No ‘Check the Box’ Coaching

Rather than creating a coaching program, the real goal of a company and even an individual organization within a company, should be to create a Culture of Coaching. This is not only achievable and worth the investment, but will pay incredible dividends to the bottom line and to the strength of employee morale and engagement. This is achieved through the mission of the organization that, at every level, all employees are committed to their own development, and that of their colleagues. As a mission statement or promise to employees, it makes coaching a powerful and positive benefit for being part of the team, rather than a trickle down approach where each level simply oversees, manages, or offers feedback to the people reporting to them.
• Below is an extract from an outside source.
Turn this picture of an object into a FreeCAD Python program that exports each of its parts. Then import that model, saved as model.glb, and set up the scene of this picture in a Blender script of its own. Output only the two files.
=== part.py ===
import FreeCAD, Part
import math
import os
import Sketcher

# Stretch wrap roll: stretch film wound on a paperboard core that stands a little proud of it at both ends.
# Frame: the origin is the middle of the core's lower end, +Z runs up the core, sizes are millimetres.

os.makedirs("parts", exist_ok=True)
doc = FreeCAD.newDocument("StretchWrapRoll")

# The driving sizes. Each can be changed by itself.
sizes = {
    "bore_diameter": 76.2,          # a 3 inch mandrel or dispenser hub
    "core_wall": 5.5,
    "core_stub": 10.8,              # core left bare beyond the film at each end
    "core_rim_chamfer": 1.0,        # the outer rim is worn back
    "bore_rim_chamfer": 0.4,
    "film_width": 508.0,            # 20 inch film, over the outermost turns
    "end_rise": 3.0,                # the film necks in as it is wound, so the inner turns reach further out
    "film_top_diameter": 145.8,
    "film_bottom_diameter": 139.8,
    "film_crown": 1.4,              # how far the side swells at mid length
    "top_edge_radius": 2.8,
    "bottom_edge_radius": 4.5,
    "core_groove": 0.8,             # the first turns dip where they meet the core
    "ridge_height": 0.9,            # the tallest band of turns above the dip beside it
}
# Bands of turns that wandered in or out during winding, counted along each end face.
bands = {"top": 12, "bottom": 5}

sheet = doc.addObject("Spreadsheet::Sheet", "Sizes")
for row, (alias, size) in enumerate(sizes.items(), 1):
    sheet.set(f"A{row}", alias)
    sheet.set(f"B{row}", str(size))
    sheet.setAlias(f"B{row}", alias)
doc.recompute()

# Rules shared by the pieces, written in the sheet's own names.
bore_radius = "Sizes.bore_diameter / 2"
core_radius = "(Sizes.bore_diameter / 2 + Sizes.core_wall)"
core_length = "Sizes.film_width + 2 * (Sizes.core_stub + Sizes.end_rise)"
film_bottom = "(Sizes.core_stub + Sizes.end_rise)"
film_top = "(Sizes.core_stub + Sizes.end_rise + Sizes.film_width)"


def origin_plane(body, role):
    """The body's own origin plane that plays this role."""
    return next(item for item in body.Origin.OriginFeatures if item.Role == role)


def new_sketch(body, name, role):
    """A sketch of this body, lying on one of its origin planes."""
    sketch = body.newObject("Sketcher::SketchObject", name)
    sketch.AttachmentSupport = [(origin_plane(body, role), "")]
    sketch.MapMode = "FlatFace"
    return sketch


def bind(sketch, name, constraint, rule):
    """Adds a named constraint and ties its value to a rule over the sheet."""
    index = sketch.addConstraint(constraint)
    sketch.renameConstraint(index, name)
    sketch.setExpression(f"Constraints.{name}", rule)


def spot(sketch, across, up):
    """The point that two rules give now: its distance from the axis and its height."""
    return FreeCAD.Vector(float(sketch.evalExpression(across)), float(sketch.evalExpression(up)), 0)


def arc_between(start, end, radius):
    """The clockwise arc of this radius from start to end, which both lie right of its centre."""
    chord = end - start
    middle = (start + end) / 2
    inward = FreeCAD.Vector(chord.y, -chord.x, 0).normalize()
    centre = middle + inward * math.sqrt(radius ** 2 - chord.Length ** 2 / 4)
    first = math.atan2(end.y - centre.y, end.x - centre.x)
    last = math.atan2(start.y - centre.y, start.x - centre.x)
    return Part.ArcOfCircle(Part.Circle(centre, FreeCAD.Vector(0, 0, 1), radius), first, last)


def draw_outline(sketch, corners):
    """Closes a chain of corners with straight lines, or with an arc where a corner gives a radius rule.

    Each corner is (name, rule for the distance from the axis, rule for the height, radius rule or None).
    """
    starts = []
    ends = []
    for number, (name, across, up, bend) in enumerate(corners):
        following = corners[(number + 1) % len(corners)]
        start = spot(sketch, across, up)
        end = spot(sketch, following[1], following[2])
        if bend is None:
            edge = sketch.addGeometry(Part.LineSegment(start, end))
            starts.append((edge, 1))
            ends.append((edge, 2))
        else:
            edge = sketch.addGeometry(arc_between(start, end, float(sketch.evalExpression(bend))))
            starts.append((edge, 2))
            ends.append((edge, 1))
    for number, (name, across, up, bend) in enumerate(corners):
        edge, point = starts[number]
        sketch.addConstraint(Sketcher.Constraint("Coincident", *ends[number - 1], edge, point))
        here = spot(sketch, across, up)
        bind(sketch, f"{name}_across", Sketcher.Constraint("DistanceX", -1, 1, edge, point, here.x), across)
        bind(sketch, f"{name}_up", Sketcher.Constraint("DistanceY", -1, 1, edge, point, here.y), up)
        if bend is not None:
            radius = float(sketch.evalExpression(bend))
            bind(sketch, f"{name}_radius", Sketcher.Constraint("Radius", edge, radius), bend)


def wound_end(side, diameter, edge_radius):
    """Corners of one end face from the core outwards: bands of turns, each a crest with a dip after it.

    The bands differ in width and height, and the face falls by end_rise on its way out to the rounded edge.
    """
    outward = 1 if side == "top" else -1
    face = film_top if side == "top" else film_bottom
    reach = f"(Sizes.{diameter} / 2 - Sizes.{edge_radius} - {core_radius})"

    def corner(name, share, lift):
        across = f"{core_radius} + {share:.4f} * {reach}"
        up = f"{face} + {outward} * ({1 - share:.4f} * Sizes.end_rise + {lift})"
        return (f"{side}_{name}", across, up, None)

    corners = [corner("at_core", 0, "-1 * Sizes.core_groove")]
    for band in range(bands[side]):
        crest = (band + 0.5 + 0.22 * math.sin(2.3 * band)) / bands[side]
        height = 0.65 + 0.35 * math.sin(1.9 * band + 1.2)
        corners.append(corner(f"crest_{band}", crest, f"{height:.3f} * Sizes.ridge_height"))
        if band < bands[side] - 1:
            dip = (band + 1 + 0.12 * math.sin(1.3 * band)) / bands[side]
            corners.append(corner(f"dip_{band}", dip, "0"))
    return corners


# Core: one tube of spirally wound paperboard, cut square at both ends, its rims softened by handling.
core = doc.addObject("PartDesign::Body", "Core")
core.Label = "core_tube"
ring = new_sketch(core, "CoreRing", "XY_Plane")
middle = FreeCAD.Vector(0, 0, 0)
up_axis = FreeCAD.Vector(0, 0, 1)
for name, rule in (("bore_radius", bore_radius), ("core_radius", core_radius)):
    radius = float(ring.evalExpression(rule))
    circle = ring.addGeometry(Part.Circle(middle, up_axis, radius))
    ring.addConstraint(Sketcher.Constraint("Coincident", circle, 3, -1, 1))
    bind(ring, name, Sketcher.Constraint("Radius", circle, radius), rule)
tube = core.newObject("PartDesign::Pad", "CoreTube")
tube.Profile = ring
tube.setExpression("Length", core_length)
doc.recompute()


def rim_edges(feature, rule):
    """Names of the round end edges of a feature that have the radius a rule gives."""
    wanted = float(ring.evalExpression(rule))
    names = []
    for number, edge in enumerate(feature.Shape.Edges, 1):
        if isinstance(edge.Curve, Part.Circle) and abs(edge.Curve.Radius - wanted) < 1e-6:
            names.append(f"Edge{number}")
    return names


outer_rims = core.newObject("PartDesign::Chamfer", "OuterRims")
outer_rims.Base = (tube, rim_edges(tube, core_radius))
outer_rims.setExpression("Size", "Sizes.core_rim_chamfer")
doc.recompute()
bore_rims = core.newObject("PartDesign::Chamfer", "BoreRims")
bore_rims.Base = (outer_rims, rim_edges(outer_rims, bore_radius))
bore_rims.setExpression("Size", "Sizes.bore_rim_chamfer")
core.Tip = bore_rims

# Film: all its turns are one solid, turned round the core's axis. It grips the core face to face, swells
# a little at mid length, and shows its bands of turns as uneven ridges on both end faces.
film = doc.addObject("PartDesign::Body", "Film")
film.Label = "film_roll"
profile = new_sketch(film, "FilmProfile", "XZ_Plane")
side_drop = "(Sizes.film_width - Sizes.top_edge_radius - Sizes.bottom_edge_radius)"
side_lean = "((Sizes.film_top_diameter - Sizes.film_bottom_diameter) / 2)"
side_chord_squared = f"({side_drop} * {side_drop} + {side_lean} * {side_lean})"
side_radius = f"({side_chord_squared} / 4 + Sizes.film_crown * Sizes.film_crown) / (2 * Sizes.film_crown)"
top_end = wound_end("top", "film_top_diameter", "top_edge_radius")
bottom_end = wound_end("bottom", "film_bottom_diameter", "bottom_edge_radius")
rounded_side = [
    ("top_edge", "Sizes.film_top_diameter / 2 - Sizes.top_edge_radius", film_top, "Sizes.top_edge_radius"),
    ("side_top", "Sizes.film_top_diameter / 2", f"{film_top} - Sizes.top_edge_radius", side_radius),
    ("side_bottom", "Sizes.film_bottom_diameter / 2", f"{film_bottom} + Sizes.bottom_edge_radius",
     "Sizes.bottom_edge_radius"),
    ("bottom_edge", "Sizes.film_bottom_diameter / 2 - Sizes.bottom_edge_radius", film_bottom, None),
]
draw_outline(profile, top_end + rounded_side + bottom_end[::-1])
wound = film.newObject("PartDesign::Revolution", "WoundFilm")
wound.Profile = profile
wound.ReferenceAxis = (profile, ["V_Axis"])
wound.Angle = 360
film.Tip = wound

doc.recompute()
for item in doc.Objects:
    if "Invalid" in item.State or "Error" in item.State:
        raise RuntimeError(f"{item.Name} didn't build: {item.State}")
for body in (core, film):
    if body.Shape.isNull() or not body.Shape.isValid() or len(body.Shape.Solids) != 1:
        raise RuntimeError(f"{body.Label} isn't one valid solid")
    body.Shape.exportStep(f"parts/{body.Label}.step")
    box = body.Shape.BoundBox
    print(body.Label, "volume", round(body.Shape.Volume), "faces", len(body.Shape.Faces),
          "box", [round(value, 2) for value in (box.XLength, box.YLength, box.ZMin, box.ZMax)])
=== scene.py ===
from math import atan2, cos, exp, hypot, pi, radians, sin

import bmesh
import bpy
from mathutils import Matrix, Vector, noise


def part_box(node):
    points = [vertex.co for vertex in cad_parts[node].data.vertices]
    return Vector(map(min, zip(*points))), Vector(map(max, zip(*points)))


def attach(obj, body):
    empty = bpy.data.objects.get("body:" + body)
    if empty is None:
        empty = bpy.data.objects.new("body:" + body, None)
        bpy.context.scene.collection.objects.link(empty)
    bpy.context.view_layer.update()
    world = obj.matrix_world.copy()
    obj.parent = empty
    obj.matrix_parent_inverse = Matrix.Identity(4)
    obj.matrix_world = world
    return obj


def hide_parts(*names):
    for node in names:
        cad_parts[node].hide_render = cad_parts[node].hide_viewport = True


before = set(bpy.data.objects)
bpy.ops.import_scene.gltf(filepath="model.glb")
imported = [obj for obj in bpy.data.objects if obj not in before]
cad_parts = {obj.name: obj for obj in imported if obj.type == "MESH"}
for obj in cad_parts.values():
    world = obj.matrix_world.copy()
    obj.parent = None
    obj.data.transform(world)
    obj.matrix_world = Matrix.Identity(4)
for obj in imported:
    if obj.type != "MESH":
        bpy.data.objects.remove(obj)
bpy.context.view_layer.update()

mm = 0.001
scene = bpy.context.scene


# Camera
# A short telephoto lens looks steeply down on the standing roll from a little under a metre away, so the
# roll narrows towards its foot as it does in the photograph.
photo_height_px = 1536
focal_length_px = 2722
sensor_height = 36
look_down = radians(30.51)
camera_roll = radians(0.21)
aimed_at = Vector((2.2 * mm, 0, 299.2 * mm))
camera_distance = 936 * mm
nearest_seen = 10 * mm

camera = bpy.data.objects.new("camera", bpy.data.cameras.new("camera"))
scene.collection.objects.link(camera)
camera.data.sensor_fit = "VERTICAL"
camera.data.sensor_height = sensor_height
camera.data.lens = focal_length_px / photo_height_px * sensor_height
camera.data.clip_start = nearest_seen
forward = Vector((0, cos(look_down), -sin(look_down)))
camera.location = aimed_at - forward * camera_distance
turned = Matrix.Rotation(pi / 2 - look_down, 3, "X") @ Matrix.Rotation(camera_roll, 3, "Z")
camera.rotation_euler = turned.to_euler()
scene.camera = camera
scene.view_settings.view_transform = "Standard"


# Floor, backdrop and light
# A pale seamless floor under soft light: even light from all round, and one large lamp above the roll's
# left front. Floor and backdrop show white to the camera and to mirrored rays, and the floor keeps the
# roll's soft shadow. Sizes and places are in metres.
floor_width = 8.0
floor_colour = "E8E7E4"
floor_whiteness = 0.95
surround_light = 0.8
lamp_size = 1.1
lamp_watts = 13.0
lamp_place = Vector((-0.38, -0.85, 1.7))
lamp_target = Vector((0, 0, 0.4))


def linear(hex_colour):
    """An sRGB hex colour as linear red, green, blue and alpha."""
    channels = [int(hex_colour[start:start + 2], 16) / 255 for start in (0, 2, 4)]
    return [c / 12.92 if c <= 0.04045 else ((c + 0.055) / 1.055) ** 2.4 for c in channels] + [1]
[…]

The true Coaching Culture only begins that the point of commitment. It transforms and takes hold of an organization when everyone buys in and is willing to accept coaching from a variety of sources, not only their direct leadership team. It begins with leadership, who need to set the tone for everyone else. The higher level of leadership, ideally starting at the executive level, the greater the influence over everyone else that Coaching will be the backbone and foundation for the success of the organization.


Assess Current State

To determine where and how to begin to build a Coaching Culture it is critical to assess the strength and quality of the coaching and leadership team an organization has presently.
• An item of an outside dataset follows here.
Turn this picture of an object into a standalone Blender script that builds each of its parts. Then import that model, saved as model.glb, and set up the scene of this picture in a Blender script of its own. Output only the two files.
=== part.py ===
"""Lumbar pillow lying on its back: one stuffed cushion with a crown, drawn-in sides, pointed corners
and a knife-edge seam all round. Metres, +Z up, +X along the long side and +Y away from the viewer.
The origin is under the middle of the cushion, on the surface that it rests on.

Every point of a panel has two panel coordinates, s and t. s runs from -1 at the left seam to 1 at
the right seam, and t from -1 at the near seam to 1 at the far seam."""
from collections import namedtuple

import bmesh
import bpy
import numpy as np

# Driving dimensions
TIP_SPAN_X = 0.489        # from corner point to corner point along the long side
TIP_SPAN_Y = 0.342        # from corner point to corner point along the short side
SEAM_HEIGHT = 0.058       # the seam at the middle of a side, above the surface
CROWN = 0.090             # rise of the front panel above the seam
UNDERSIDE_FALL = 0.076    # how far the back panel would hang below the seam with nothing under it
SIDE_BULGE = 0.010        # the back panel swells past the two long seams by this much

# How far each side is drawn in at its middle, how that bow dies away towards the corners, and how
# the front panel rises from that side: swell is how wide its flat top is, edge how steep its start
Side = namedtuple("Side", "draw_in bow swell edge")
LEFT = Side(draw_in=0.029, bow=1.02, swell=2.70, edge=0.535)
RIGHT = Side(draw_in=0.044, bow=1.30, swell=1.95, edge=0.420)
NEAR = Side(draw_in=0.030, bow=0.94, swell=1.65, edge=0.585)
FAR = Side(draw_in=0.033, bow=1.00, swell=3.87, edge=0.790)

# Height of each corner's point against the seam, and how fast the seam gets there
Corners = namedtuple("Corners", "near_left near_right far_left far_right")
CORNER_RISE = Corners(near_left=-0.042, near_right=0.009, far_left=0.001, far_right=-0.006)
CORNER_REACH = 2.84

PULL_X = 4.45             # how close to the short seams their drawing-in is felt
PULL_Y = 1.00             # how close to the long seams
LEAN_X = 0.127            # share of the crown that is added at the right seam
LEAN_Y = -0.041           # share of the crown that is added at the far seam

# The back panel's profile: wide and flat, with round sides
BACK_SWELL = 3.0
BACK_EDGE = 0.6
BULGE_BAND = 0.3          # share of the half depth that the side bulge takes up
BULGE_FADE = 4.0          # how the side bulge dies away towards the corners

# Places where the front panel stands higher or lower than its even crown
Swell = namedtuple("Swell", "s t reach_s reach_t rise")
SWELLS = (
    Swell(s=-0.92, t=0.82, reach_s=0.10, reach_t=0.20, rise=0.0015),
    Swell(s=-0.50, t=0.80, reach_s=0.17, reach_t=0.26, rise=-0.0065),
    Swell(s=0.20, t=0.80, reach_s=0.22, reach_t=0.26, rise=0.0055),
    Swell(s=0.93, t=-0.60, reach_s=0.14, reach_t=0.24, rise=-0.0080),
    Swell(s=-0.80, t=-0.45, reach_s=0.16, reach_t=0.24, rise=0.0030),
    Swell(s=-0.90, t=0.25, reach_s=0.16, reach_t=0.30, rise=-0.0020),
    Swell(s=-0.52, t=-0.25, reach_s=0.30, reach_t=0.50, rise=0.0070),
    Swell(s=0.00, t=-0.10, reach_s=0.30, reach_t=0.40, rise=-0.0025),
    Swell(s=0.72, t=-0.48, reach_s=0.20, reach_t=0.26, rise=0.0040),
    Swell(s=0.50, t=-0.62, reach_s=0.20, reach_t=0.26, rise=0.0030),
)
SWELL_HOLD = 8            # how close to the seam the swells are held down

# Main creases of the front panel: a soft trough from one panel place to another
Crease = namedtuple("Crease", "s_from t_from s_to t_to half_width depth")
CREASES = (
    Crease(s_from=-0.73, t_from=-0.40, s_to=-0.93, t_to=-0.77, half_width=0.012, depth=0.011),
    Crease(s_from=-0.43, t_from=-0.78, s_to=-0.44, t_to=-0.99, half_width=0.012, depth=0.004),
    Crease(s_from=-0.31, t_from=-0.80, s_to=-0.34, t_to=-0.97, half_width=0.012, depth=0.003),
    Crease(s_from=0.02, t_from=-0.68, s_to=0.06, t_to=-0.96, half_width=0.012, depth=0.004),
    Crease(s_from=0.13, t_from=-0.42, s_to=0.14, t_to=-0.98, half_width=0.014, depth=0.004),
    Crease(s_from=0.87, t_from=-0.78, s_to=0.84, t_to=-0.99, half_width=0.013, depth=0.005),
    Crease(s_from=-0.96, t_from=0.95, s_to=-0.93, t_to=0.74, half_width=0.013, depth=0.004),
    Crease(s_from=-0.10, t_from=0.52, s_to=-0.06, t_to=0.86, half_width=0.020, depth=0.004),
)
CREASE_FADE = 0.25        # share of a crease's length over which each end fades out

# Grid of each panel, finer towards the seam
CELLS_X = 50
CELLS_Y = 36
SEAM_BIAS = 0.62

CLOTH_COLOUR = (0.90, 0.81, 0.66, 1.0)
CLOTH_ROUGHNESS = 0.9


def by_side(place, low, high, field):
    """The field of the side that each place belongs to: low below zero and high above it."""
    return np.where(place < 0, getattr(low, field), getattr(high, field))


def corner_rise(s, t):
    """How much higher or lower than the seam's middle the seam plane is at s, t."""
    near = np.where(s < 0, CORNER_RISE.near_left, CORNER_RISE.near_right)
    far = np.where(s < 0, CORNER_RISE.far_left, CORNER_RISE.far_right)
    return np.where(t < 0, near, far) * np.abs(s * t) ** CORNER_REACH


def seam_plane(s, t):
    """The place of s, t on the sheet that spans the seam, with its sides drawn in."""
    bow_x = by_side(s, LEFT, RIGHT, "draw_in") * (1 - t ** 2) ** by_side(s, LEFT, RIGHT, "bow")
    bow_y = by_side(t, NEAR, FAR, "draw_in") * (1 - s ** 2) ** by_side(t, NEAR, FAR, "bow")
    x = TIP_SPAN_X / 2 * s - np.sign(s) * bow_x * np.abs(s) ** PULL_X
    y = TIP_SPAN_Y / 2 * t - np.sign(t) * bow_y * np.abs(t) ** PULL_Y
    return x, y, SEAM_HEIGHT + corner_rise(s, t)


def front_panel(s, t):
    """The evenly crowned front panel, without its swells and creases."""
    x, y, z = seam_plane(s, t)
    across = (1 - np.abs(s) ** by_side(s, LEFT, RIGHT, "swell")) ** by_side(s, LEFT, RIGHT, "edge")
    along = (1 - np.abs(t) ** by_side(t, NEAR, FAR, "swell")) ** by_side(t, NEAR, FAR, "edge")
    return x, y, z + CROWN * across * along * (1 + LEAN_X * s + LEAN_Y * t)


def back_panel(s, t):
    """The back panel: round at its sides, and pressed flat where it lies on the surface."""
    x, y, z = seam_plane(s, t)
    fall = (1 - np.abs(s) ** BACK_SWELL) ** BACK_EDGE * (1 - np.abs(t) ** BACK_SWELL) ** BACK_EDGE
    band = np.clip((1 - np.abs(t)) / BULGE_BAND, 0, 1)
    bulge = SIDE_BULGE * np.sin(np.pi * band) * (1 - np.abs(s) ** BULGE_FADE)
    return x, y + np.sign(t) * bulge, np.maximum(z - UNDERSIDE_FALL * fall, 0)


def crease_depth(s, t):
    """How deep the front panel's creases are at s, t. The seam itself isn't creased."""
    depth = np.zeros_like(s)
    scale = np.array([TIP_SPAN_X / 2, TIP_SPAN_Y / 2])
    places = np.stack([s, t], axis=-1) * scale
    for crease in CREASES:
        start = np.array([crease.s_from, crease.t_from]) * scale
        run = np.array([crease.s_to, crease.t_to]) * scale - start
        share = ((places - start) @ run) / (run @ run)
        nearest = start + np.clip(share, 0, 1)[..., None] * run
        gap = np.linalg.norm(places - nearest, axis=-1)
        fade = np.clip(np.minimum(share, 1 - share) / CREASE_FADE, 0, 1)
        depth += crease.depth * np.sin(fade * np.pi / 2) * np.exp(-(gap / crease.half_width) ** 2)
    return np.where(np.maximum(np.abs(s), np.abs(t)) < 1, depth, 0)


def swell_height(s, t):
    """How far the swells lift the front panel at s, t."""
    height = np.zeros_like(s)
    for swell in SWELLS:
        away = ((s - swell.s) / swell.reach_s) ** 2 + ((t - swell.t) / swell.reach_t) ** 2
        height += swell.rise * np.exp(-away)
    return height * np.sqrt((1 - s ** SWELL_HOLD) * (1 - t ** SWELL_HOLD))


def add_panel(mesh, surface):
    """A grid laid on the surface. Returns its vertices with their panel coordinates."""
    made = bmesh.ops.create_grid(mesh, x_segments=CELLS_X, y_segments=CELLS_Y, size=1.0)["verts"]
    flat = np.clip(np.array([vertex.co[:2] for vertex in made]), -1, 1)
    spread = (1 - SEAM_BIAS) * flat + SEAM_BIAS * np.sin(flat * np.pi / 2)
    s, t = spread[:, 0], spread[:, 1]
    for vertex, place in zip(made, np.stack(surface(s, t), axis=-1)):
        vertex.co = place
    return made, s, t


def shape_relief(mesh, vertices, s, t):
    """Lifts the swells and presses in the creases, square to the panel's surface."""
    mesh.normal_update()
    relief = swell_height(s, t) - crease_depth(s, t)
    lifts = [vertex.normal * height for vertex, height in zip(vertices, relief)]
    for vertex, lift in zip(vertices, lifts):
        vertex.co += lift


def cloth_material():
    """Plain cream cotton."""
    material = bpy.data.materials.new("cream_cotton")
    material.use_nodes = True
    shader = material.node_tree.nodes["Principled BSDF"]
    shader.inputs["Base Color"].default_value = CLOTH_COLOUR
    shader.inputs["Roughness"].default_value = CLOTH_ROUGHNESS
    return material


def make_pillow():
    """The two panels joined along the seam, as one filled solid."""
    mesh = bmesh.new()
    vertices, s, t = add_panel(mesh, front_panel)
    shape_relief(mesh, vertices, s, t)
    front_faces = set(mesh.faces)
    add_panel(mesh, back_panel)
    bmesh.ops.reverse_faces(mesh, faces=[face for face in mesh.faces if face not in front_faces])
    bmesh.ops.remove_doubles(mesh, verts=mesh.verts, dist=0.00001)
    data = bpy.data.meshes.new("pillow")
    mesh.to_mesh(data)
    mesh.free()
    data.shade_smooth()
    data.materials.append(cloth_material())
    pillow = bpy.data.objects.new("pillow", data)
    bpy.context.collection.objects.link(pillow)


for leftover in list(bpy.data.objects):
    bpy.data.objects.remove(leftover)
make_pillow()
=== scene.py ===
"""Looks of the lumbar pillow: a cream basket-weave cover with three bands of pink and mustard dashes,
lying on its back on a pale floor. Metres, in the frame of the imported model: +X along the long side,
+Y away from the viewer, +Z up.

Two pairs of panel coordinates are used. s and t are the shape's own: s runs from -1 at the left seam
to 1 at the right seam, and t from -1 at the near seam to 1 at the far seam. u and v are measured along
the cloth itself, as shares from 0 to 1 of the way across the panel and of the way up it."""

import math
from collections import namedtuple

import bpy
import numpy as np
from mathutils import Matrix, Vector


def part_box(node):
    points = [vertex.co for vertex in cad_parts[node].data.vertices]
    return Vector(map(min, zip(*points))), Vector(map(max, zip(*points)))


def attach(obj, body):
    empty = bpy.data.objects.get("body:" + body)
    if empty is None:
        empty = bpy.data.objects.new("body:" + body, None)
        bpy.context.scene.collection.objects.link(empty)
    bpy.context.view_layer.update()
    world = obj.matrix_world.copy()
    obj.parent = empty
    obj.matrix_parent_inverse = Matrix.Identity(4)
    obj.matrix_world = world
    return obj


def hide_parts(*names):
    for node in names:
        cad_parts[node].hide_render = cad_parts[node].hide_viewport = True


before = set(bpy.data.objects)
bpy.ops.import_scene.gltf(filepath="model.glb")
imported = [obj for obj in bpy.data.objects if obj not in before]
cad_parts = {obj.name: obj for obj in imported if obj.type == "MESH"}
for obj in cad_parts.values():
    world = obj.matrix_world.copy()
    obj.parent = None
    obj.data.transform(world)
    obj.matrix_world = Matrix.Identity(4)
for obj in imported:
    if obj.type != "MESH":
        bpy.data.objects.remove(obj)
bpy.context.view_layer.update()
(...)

  1. Strength: Is Coaching and Leadership strong, meaningful and consistent? Do leaders and coaches maintain a high bar for themselves and those they coach? Is coaching done with intent, creating the right atmosphere, accurately assessing their people, and mindful of how to partner with the coachee to agree on goals to set for improvement?
  2. Approach: Is it mostly a top-down approach where changes and strategy come from senior leadership, moving level to level until reaching the entry-level employees, all of whom are told how it will be going forward? While time-effective, possibly cost-effective in the short term, it will inevitably backfire, and alienate a workforce who feel less valued and invested, always expected to only do as their told without thinking or given the opportunity to truly buy-in and absorb the change.
  3. Consistency: Is the current culture a network where a philosophy and approach to coaching is consistent across the leadership and coaching team, such that as employees move to a different leadership team or organization, they are able to continue progress made rather than having to start from scratch with new leadership, having to adapt to a different way of thinking or unfamiliar goals?
  4. Collaboration: What is the level of collaboration within the company? Is there collaboration, or is the company made up of distinct and independent organizations and leadership teams and styles, each marching to the beat of potentially different drums? If so, is performance consistent across these organizations and teams, or do some perform markedly better than others? Is there a ‘secret sauce’ in one department that is allowed to become proprietary, not shared with other groups who may also benefit from a proven, successful approach?

Build the Coaching Culture

Independence can be a great thing, a powerful attribute in a leadership team, and one that if not harnessed correctly, can create a splintered, erratic experience for its people. Independent thought is important, so an environment is not one built on robotic, automated responses that always coincide with the thoughts and information shared from above. Without the avenues and encouragement that people are free to express themselves, ask questions, even appropriately object to changes if they feel it may be a mistake, it will be an uphill climb to positively impact culture. Independence can be a powerful asset to an organization if it is encouraged, recognized and praised for the innovation and creativity it promotes, and people feel safe and valued for coming forward with new ideas.

While reviewing and assessing the quality of a coaching program, it begins by reviewing the leadership team, who in most cases is the group responsible to deliver coaching to their direct reports. Some organizations do invest in a team of coaches that are not direct leadership of an employee, thought to provide a safer, more secure, environment where coaching is not a referendum on employee performance, but a true measure to help better the person. This can be effective for the right organization, but the more sustainable, powerful impact to an organization will come from creating strong coaches among your leaders, who will be able to coach not only within formal, scheduled sessions, but also in their day-to-day work. The value of this is that coaching is not the one-and-done, weekly/monthly exercise that can too often fall into that ‘check the box’ category. When leaders at all levels are coaching in all they do, regardless of responsibilities or department, an organization has a true Culture of Coaching.